The most destructive things we do to our tree are the mad rush to beat the freezes and the aftermath of it being lifted. We stop that - the code is either ready or it doesn't go in. Period.
- I would split freebsd.org development and release engineering into two separate groups with their own repositories.
This is important because it clearly separates goals and responsibilities. There would be a significant people overlap between them of course.
Think of the Film Industry.. The Director's job is to produce the best film they can. The Producer's job is to make a Product to sell. Both know clearly, unambiguously what they're supposed to be doing. There is a heathly push-pull between the two.
The developer (think director) group's job is to go for technical excellence to feed the downstream release group, along with the likes of PCBSD, pfsense, netapp, juniper, freenas, yahoo, netflix, sandvine, etc, etc.
Once "head" is in a perpetual state of being close to being ready to start a release from, then suddenly the workload for re@ is reduced and they get to focus more on making a release rather than spinning their wheels trying to fix the release.
Right now we suffer from the 100+ person committee problem. Few seem to want to help with releases because "surely somebody else will help". On the other hand if we identify the people with the inclination to do it, and they get to start from a good robust starting point then we've significantly widened the scope of people who can be directly involved.
- The "head" src repository would no longer have long lived "release" branches.. It would have feature development branches only where the goal is to merge to head if/when it passes muster.
And for "head" to be reliable and stable need practical, collaborative feature development branches. Potentially destabilizing changes get thrashed out in a feature branch, like what happens in perforce.freebsd.org and people's private and public git trees.
If you look at perforce.freebsd.org, you'll discover that probably 3/4 of the feature branches are abandoned or dead ends because they didn't work out. This is a good thing, working as intended. It is 100000 times better for a feature that doesn't pass muster to bit-rot in a branch rather than to bit-rot in head.
- re@ as it exists right now does a very good job of stabilizing trees. A similar function would be applied to "head" but they'd get a Big Stick(TM) to back it up.
Potentially destabilizing patches get sorted out in feature branches and go in when they're ready. If something can't be quickly trivially fixed that otherwise impairs usability of "head" then head-re-2.0 gets to promptly back it out.
- core@, or some other flag-waver/cat-herder/progress tracker entity would take an active part in tracking long term project goals to try and keep people's eyes on the ball.
We've got to keep pulling in the same direction. Duplication of work is more easily avoided when people know what's going on and what the progress is. We bump version numbers based on what has successfully reached head, not because of arbitrary release cycle timelines.
Comments, details
FreeBSD-ng-comments Thoughts on implementing this
FreeBSD-ng-dvcs vcs/dvcs bikeshed 2.0 comments, and some thoughts on that.
TL;DR version
"head" is no longer WIP and is required to remain stable on a day-to-day basis.
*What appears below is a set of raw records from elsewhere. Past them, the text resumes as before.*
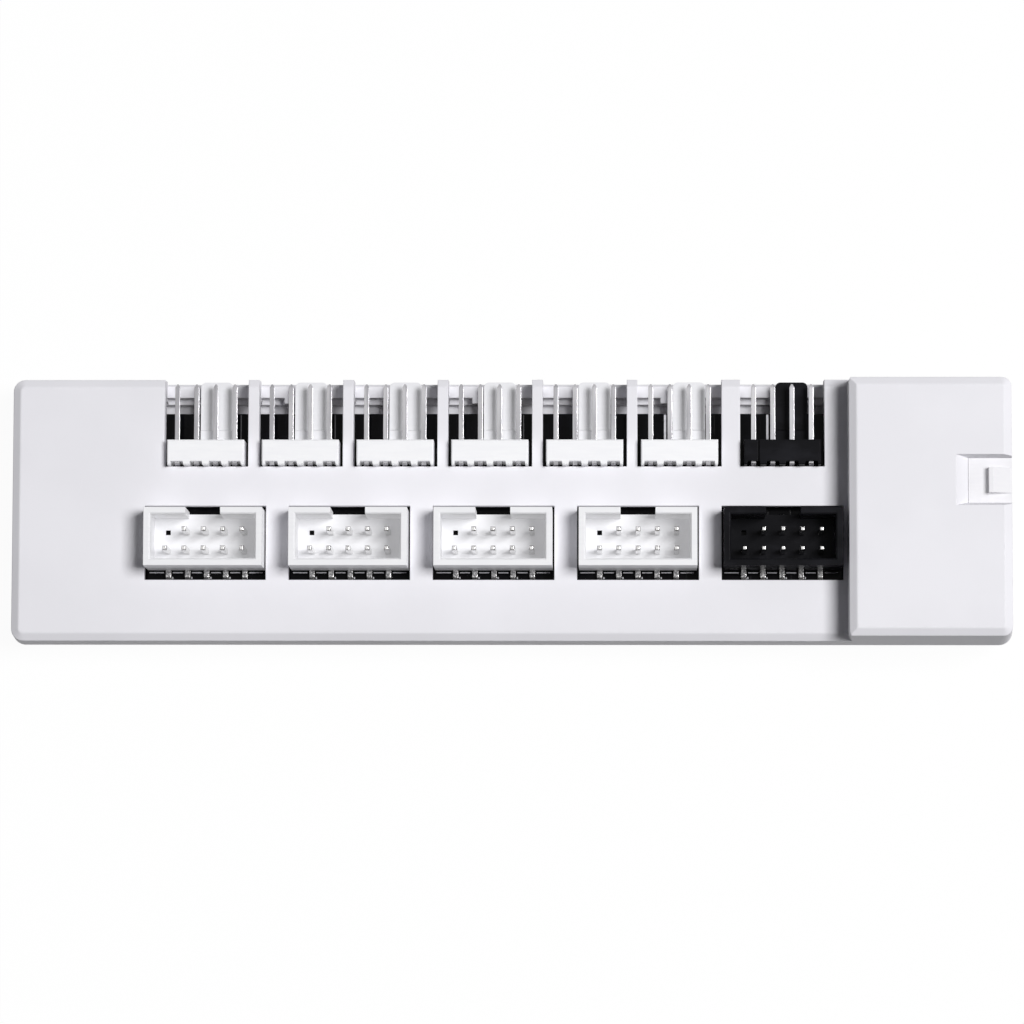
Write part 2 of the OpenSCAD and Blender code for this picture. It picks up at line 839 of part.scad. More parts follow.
// Can of the supply capacitor, with its crimp groove
module bulk_capacitor() {
    r = capacitor_d / 2;
    low = board_top + capacitor_foot;
    top = board_top + capacitor_height;
    color("silver")
        translate([capacitor_x, capacitor_y, 0])
            rotate_extrude()
                polygon([
                    [0, low], [r - 0.2, low], [r, low + 0.3], [r, low + 0.9], [r - 0.3, low + 1.15],
                    [r, low + 1.4], [r, top - 0.4], [r - 0.4, top], [0, top]
                ]);
}

// Moulded foot of the supply capacitor, with two cut corners that mark its polarity
module capacitor_base() {
    s = capacitor_d / 2 + capacitor_rim;
    c = 1.2;
    color("#202024")
        translate([capacitor_x, capacitor_y, board_top])
            linear_extrude(capacitor_foot)
                polygon([[-s, -s], [s - c, -s], [s, -s + c], [s, s - c], [s - c, s], [-s, s]]);
}

// Two resettable fuses with metal ends, left of the power header's pins
fuse_size = [3.6, 3.2, 0.8];
fuse_end = [0.7, 2.4, 0.9];
fuse_pitch = 4.6;
fuse_gap = 0.3;
fuse_x = power_tail_x - power_pitch - pin_size / 2 - fuse_gap - fuse_size[0] / 2 - fuse_end[0] / 2;

module resettable_fuses() {
    color("#3c5a46")
        for (row = [-1, 0])
            translate([fuse_x, power_y + (row + 0.3) * fuse_pitch, board_top]) {
                translate([-fuse_size[0] / 2, -fuse_size[1] / 2, 0])
                    cube(fuse_size);
                for (side = [-1, 1])
                    translate([(side * fuse_size[0] - fuse_end[0]) / 2, -fuse_end[1] / 2, 0])
                        cube(fuse_end);
            }
}

// Small flat chip with leads that step down at its left and right
module flat_chip(x) {
    body = [3, 3.2, 1];
    leads = 5;
    lead_pitch = 0.65;
    lead_width = 0.25;
    root = body[0] / 2 - fine_gap;
    knee = body[0] / 2 + 0.35;
    tip = body[0] / 2 + 1;
    color("#1c1c20")
        translate([x, (board_front + window_front) / 2, board_top]) {
            translate([-body[0] / 2, -body[1] / 2, fine_gap])
                cube(body);
            for (side = [-1, 1], i = [0:leads - 1])
                translate([0, (i - (leads - 1) / 2) * lead_pitch, 0])
                    rotate([0, 0, -90 * side])
                        along_x(lead_width)
                            polygon([
                                [root, 0.5], [root, 0.7], [knee, 0.7], [knee + 0.15, 0.18], [tip, 0.18],
                                [tip, 0], [knee, 0], [knee - 0.15, 0.5]
                            ]);
        }
}

// Both chips lie under the front of the deck, between two light headers
module fan_buffer_chip() {
    flat_chip(light_spots[0] + light_pitch / 2);
}

module light_buffer_chip() {
    flat_chip(light_spots[3] + light_pitch / 2);
}

// Surge diode at the supply input, between the capacitor and the screw
diode_size = [4.2, 2.6, 1.6];
diode_end = [0.7, 1.4, 0.5];
diode_gap = 1;

module surge_diode() {
    color("#1c1c20")
        translate([capacitor_x + capacitor_d + 0.5, power_side - diode_gap - diode_size[1] / 2, board_top]) {
            translate([-diode_size[0] / 2, -diode_size[1] / 2, fine_gap / 2])
                cube(diode_size);
            for (side = [-1, 1])
                translate([side * diode_size[0] / 2 - diode_end[0] / 2, -diode_end[1] / 2, 0])
                    cube(diode_end);
        }
}

// Chip part with metal ends, lying along X
module chip_part(size) {
    end_length = size[0] / 6;
    plating = size[0] / 60;
    translate([-size[0] / 2 + plating, -size[1] / 2 + plating, 0])
        cube([size[0] - 2 * plating, size[1] - 2 * plating, size[2] - plating]);
    for (side = [-1, 1])
        translate([(side * (size[0] - end_length) - end_length) / 2, -size[1] / 2, 0])
            cube([end_length, size[1], size[2]]);
}

// Decoupling capacitors between the light headers
capacitor_chip_size = [2, 1.25, 1.1];

module chip_capacitors() {
    color("#b09878")
        for (x = light_spots)
            translate([x + light_pitch / 2, light_y, board_top])
                rotate([0, 0, 90])
                    chip_part(capacitor_chip_size);
}

// Series resistors in front of the fan headers
resistor_size = [1.6, 0.8, 0.45];
resistor_gap = 1.8;

module chip_resistors() {
    color("#26262a")
        for (x = bay_spots)
            translate([x, window_back + resistor_gap, board_top])
                chip_part(resistor_size);
}

bottom_shell();
top_cover();
circuit_board();
case_screws();
fan_header(bay_spots[0], "white");  // fan_header_1
fan_header(bay_spots[1], "white");  // fan_header_2
fan_header(bay_spots[2], "white");  // fan_header_3
fan_header(bay_spots[3], "white");  // fan_header_4
fan_header(bay_spots[4], "white");  // fan_header_5
fan_header(bay_spots[5], "white");  // fan_header_6
fan_header(signal_x, "#26262a", grooved = true);  // fan_header_signal
fan_pins(bay_spots[0]);  // fan_pins_1
fan_pins(bay_spots[1]);  // fan_pins_2
fan_pins(bay_spots[2]);  // fan_pins_3
fan_pins(bay_spots[3]);  // fan_pins_4
fan_pins(bay_spots[4]);  // fan_pins_5
fan_pins(bay_spots[5]);  // fan_pins_6
fan_pins(signal_x);  // fan_pins_signal
light_header(light_spots[0], "white");  // light_header_1
light_header(light_spots[1], "white");  // light_header_2
light_header(light_spots[2], "white");  // light_header_3
light_header(light_spots[3], "white");  // light_header_4
light_header(signal_x, "#26262a");  // light_header_signal
light_pins(light_spots[0]);  // light_pins_1
light_pins(light_spots[1]);  // light_pins_2
light_pins(light_spots[2]);  // light_pins_3
light_pins(light_spots[3]);  // light_pins_4
light_pins(signal_x);  // light_pins_signal
power_header();
power_pins();
bulk_capacitor();
capacitor_base();
resettable_fuses();
fan_buffer_chip();
light_buffer_chip();
surge_diode();
chip_capacitors();
chip_resistors();
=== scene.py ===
# %% [markdown]
# A hub for fans and light strips lies on white and is seen from almost straight above. The solids
# come from the CAD model as a fixed frame. This script gives each of them a finish. Then it adds the
# printed lines, tracks, pads and solder that are too fine for the CAD model, and last the light, the
# world and the floor.

# %% Load the CAD model
import math

import bmesh
import bpy
from mathutils import Matrix, Vector


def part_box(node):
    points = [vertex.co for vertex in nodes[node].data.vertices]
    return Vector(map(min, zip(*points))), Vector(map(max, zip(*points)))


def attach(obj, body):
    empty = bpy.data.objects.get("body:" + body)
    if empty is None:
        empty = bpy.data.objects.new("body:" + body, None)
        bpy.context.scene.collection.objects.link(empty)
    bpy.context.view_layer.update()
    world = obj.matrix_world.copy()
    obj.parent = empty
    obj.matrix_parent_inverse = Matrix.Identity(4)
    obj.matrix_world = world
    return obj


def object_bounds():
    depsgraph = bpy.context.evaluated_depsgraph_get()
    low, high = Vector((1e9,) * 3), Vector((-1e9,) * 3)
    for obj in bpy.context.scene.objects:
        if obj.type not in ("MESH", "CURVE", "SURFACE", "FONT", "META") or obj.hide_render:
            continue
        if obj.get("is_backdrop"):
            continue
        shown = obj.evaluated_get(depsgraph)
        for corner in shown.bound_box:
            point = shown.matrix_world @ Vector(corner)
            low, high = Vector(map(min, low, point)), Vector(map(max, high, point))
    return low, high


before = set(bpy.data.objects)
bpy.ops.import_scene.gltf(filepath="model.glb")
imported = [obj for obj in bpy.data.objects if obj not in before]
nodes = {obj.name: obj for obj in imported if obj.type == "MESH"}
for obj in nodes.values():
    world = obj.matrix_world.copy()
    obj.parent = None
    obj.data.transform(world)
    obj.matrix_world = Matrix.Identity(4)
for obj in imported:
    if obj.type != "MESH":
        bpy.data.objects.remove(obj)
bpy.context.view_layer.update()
MM = 0.001

# %% [markdown]
# The camera comes first, because every later choice is judged through it. A long lens from 0.7 metres
# flattens the view as in a product photo. The camera stands a little in front of the hub and to its
# right, so it sees the front wall and the inner sides of the upright headers. Its place is given from
# the height of the deck, because the deck is the level that fills the picture.

# %% Camera
DECK_HEIGHT = 8.9 * MM
CAMERA_PLACE = Vector((15.5 * MM, -70 * MM, DECK_HEIGHT + 688 * MM))
CAMERA_TARGET = Vector((0.14 * MM, -0.31 * MM, DECK_HEIGHT))
LENS_IN_MM = 183.8
SENSOR_IN_MM = 36
ROLL = math.radians(0.13)


def add_object(name, data):
    """Puts a new object with that mesh, lamp or camera data into the scene."""
    made = bpy.data.objects.new(name, data)
    bpy.context.scene.collection.objects.link(made)
    return made


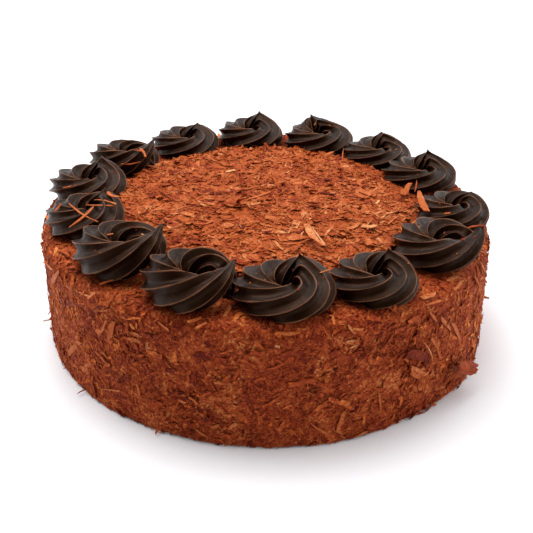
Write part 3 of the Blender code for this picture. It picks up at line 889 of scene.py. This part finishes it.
# Both ends in the photograph's pixels, width in mm, shade, and how far the second end lifts in mm
STRAYS_AND_SHADE_SLIPS = (
    (91, 306, 112, 303, 3.2, 0.55, 0.6),
    (91, 311, 112, 310, 0.9, 0.75, 0.8),
    (88, 298, 96, 292, 1.6, 0.75, 1.0),
    (74, 290, 90, 297, 0.9, 0.75, 0.6),
    (108, 342, 114, 322, 4.6, 0.42, 0.8),
    (99, 336, 106, 322, 1.5, 0.5, 0.6),
    (102, 389, 120, 391, 0.9, 0.80, 1.0),
    (137, 384, 140, 396, 1.5, 0.65, 0.6),
    (95, 351, 105, 362, 1.2, 0.6, 0.6),
    (158, 322, 168, 330, 1.1, 0.70, 0.8),
    (214, 383, 222, 383, 2.2, 0.62, 0.6),
    (196, 430, 206, 437, 1.4, 0.70, 0.8),
    (224, 415, 232, 416, 2.0, 0.60, 0.6),
    # Three dark slips where the heap's crevices lie in shade: painted shade
    (318, 193, 333, 194, 2.2, 0.0, 0.2),
    (304, 202, 322, 203, 2.2, 0.0, 0.2),
    (308, 206, 316, 205, 1.6, 0.05, 0.2),
    (344, 196, 364, 198, 0.9, 0.05, 0.3),
    (246, 200, 272, 191, 2.2, 0.62, 0.5),
    (181, 212, 194, 216, 5.0, 0.68, 0.5),
    (356, 188, 374, 196, 6.5, 0.60, 0.3),
    (362, 227, 379, 226, 4.5, 0.78, 0.8),
    (273, 239, 282, 250, 2.2, 0.74, 0.8),
    (288, 238, 311, 236, 7.0, 0.64, 0.4),
    (324, 237, 332, 227, 1.6, 0.74, 0.8),
    (378, 222, 388, 212, 1.4, 0.76, 0.8),
    (384, 215, 398, 211, 1.4, 0.74, 0.6),
    (388, 224, 398, 216, 1.2, 0.72, 0.8),
    (372, 212, 380, 218, 1.2, 0.70, 0.6),
    (390, 206, 399, 203, 1.6, 0.72, 0.6),
    (280, 334, 299, 333, 3.2, 0.62, 0.6),
    (275, 346, 280, 347, 1.8, 0.78, 0.5),
    (347, 325, 355, 334, 1.8, 0.75, 1.4),
    (352, 329, 363, 330, 1.6, 0.80, 1.6),
    (345, 342, 358, 341, 2.4, 0.70, 1.2),
    (350, 348, 357, 345, 1.0, 0.78, 1.0),
    (407, 352, 430, 359, 6.0, 0.05, 0.3),
    (425, 342, 433, 360, 0.9, 0.75, 0.8),
    (432, 338, 441, 358, 2.0, 0.5, 1.0),
    (345, 410, 338, 430, 3.2, 0.58, 0.6),
    (311, 424, 328, 435, 1.7, 0.64, 1.2),
    (368, 431, 355, 437, 1.7, 0.62, 0.8),
    (285, 430, 296, 434, 3.2, 0.45, 0.4),
    (379, 392, 381, 410, 1.2, 0.6, 0.6),
    (402, 196, 410, 184, 5.0, 0.52, 3.0),
    (415, 192, 417, 180, 1.0, 0.45, 2.0),
    (426, 213, 419, 193, 5.0, 0.60, 2.6),
    (343, 162, 343, 149, 1.2, 0.55, 2.0),
    (306, 226, 322, 246, 4.6, 0.80, 1.0),
    (313, 229, 325, 245, 1.0, 1.0, 1.6),
    (226, 172, 235, 170, 3.6, 1.0, 0.6),
    (190, 204, 206, 203, 2.0, 0.42, 0.5),
    (158, 189, 173, 200, 1.3, 0.35, 0.5),
    (68, 204, 96, 222, 1.5, 0.62, 0.4),
    (72, 226, 94, 207, 1.5, 0.55, 0.8),
    (87, 205, 117, 206, 1.6, 0.62, 0.6),
    (94, 199, 116, 203, 1.4, 0.62, 0.8),
    (107, 193, 118, 198, 2.6, 0.66, 0.8),
    (55, 211, 61, 204, 1.6, 0.5, 0.4),
    (63, 188, 72, 186, 1.4, 0.6, 0.4),
    (122, 165, 139, 163, 1.8, 0.6, 0.4),
    (134, 150, 142, 151, 1.5, 0.66, 0.6),
    (141, 149, 146, 157, 2.2, 0.66, 0.6),
    (107, 235, 113, 234, 1.6, 0.7, 0.3),
    (320, 273, 328, 270, 0.9, 0.7, 0.4),
    (444, 214, 450, 213, 2.0, 0.55, 0.3),
    (467, 227, 486, 225, 2.6, 0.3, 0.3),
    (66, 303, 82, 304, 5.0, 0.15, -0.4),
    (194, 356, 222, 355, 5.5, 0.12, -0.4),
    (300, 359, 315, 362, 6.0, 0.2, -0.4),
    (333, 352, 350, 362, 6.0, 0.25, -0.4),
    (50, 284, 58, 272, 4.0, 0.66, -0.6),
    (70, 352, 80, 342, 5.0, 0.66, -0.6),
    (82, 370, 92, 364, 5.0, 0.64, -0.6),
    (124, 338, 158, 348, 5.0, 0.68, -0.6),
    (120, 330, 140, 336, 3.0, 0.68, -0.6),
    (412, 372, 426, 380, 5.0, 0.58, -0.6),
    (408, 365, 440, 385, 3.0, 0.66, -0.6),
    (421, 299, 436, 294, 3.0, 0.72, 0.6),
    (425, 305, 440, 301, 2.0, 0.66, 0.6),
    (447, 281, 458, 276, 3.0, 0.70, 0.8),
    (455, 290, 462, 281, 2.0, 0.76, 0.8),
    (479, 262, 485, 272, 2.0, 0.76, 1.0),
    (473, 276, 480, 288, 2.0, 0.58, 1.2),
    (441, 318, 452, 330, 2.5, 0.64, 0.2),
    (452, 322, 460, 340, 2.5, 0.60, 0.2),
    (430, 312, 437, 322, 1.5, 0.66, 0.6),
    (45, 262, 52, 270, 2.0, 0.66, 0.8),
    (58, 250, 70, 256, 2.0, 0.62, 0.8),
    (100, 284, 112, 280, 1.8, 0.60, 0.8),
    (188, 322, 202, 318, 3.0, 0.64, 0.2),
    (196, 328, 206, 323, 2.0, 0.66, 0.2),
    (212, 312, 220, 303, 3.0, 0.62, 0.2),
    (224, 318, 230, 306, 2.5, 0.66, 0.2),
    (178, 400, 186, 403, 1.6, 0.62, 0.6),
    (188, 396, 198, 404, 1.8, 0.66, 0.6),
    (212, 428, 220, 424, 2.2, 0.62, 0.8),
    (228, 430, 236, 424, 2.4, 0.66, 0.8),
)
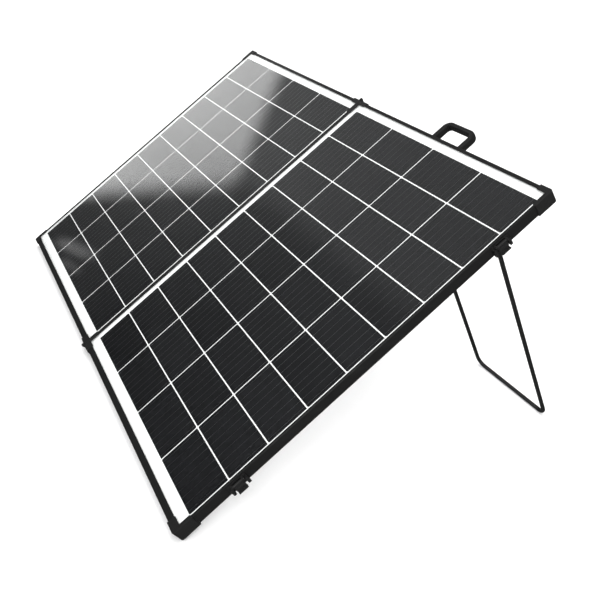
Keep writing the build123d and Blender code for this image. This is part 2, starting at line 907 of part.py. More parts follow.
save("right_rail_top", top_rail(True))
save_mirrored("left_rail_top", top_rail(False))
save_pair("rail_bottom", bottom_rail())
save("right_rail_outer", outer_rail(latch_screw_spot))
save_mirrored("left_rail_outer", outer_rail(catch_screw_spot))
save_pair("rail_fold", fold_rail())
save_pair("corner_keys", corner_keys())

save_pair("guard_top_outer", corner_guard(False, False))
save_pair("guard_top_fold", corner_guard(True, False))
save_pair("guard_bottom_outer", corner_guard(False, True))
save_pair("guard_bottom_fold", corner_guard(True, True))
save_pair("guard_screws", guard_screws())

save_pair("cross_brace", cross_brace())
save_pair("brace_rivets", brace_rivets())
save_pair("leg_brackets", leg_brackets())
save_pair("leg_clip", leg_clip())
save_pair("leg", leg())

save_pair("junction_box", junction_box())
save_pair("junction_lid", junction_lid())
save_pair("bypass_diodes", bypass_diodes())
save_pair("cable_gland", cable_gland())

save("right_hinge_leaves", hinge_leaves(False))
save_mirrored("left_hinge_leaves", hinge_leaves(True))
save("hinge_pins", hinge_pins())
save_pair("hinge_screws", hinge_screws())

save("handle", handle())
save("handle_screws", handle_screws())

save("latch_bases", latch_bases())
save("latch_pins", latch_pins())
save("latch_arm_lower", latch_arm(latch_heights[0]))
save("latch_arm_upper", latch_arm(latch_heights[1]))
save("latch_screws", side_screws(latch_screw_spot, latch_pad_out))
save_mirrored("catches", catches())
save_mirrored("catch_screws", side_screws(catch_screw_spot, catch_base_thickness))
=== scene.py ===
"""Folding two-panel solar charger: its finishes, its fine detail, and a plain studio."""

import json
import logging
import math
from dataclasses import dataclass
from enum import Enum
from typing import Any, Sequence

import bmesh
import bpy
import numpy as np
from mathutils import Matrix, Vector

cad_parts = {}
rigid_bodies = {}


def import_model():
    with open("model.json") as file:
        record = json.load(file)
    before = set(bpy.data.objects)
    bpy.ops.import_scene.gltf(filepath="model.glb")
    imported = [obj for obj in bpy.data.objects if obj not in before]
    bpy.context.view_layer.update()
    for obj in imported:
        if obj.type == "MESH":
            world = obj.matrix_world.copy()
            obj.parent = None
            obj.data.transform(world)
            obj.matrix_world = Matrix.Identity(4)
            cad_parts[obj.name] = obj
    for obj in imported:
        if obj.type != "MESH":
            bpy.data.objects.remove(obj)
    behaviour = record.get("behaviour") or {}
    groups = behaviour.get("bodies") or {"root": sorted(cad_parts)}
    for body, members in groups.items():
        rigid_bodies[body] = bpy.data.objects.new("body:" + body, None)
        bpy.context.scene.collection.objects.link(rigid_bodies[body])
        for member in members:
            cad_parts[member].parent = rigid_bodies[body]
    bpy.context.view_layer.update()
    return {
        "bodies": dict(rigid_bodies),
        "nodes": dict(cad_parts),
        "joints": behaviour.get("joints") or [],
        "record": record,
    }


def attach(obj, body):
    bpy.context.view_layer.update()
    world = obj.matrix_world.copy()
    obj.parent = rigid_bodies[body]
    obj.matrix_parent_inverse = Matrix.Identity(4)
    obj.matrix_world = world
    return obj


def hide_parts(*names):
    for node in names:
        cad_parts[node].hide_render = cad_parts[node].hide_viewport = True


log = logging.getLogger("charger")

MM = 0.001


class Side(Enum):
    """The two panels, and which way each one runs from the fold line."""

    RIGHT = 1
    LEFT = -1

    @property
    def label(self) -> str:
        """Name used at the front of the panel's nodes."""
        return self.name.lower()

    @property
    def body(self) -> str:
        """Body that the panel's fixed pieces ride on."""
        return f"{self.label}_panel"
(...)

- Workflow changed to support that. (feature branches, commit when finished, not before)
- Split development and release systems and processes, ala Director/Producer in film.
- No more "head" freezes unless head gets seriously destabilized.
- Releases dont happen from "head" repo. Release process imports head+history to start a new branch in a release repo.
- "Big stick" created and given to Somebody(TM) to keep head "stable", like what re@ does now.
- Somebody(TM) picks up the flag-waiving/cat-herding/keep-eyes-on-the-ball-people task for "head".
And finally.. pick the right tools to support the changed workflow, rather than fight the tools and processes we've come up with to date.
We're already almost there at this workflow, but now might be a good time to formalize it before 'head' gets trashed and destabilized (further).
Maybe, just maybe, getting back to what we're really good at and making a top notch, kick-ass, take-no-prisoners technically excellent unix will help our downstream users (PCBSD, pfsense, netapp, juniper, freenas, yahoo, sandvine, etc etc) and ensure a long term niche for us.